November 13, 2020

Last February, a Loeffler aide told the Atlanta Journal-Constitution that Kelly Loeffler paid for the jet "out of her own pocket" but recent disclosures show that was a lie. An individual cannot write-off purchases of a jet, only companies can. And with her jet the ownership is vague at best, a shell company, TVPX Aircraft Solutions, seems to have been created for the sole purpose of getting Loeffler a jet on the taxpayer's dime.

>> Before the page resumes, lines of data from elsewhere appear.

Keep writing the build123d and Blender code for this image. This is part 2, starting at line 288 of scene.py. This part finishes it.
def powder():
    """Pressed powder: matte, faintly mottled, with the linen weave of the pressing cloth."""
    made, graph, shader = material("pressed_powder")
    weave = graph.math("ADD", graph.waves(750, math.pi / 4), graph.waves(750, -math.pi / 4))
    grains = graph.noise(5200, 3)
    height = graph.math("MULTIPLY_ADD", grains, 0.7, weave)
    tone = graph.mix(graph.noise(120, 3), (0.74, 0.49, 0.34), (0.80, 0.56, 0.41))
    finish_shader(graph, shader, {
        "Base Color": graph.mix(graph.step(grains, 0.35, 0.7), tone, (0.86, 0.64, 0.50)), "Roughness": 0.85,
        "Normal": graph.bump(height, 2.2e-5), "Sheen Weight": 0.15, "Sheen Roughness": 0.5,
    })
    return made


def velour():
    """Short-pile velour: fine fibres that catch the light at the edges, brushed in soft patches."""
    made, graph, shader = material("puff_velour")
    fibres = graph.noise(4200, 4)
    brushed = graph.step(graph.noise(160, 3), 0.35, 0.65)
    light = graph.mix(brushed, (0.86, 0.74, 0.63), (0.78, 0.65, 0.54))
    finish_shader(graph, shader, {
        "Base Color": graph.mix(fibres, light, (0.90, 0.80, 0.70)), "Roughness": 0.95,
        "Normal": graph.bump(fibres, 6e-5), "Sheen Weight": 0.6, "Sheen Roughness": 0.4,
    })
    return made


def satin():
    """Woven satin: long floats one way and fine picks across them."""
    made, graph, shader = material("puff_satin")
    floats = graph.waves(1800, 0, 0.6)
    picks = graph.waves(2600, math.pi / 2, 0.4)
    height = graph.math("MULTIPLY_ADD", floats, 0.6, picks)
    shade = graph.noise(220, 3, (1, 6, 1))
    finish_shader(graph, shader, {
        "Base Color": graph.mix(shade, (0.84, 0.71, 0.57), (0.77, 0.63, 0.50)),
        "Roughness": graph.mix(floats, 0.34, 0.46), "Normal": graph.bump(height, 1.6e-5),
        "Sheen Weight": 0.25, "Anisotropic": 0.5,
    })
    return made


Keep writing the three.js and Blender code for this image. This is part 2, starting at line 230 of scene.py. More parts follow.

Really American put out this internet ad today to make people more aware of Loeffler's shenaningans as Georgians go to the polls again in January.

Source: Alternet

Sen. Kelly Loeffler, a Georgia Republican now seeking to hold her seat in a crucial runoff election, has been hopping between campaign stops in a multimillion-dollar private jet that she and her husband bought soon after Gov. Brian Kemp appointed her to the Senate last December.

Despite her campaign's claims that she uses the plane to "save taxpayer money," Loeffler, a former asset management executive, may well now have joined the "frenzy" of Wall Street money managers who leapt at a loophole in President Trump's 2017 tax bill that turns private jets into flying tax shelters.

Embedded in that bill is a provision that permits a company to write off the full price of a new or used airplane against the company's earnings. It is not clear how much Loeffler paid for the jet, a 2010 Bombardier Challenger 300 that she has used for campaign travel, but an online listing asks $9.7 million for the same model and year.

Loeffler's federal financial disclosures put the value in the range of $5 million to $25 million, and indicate that the plane is jointly owned by Loeffler and her husband, Jeffrey Sprecher, chair of the New York Stock Exchange.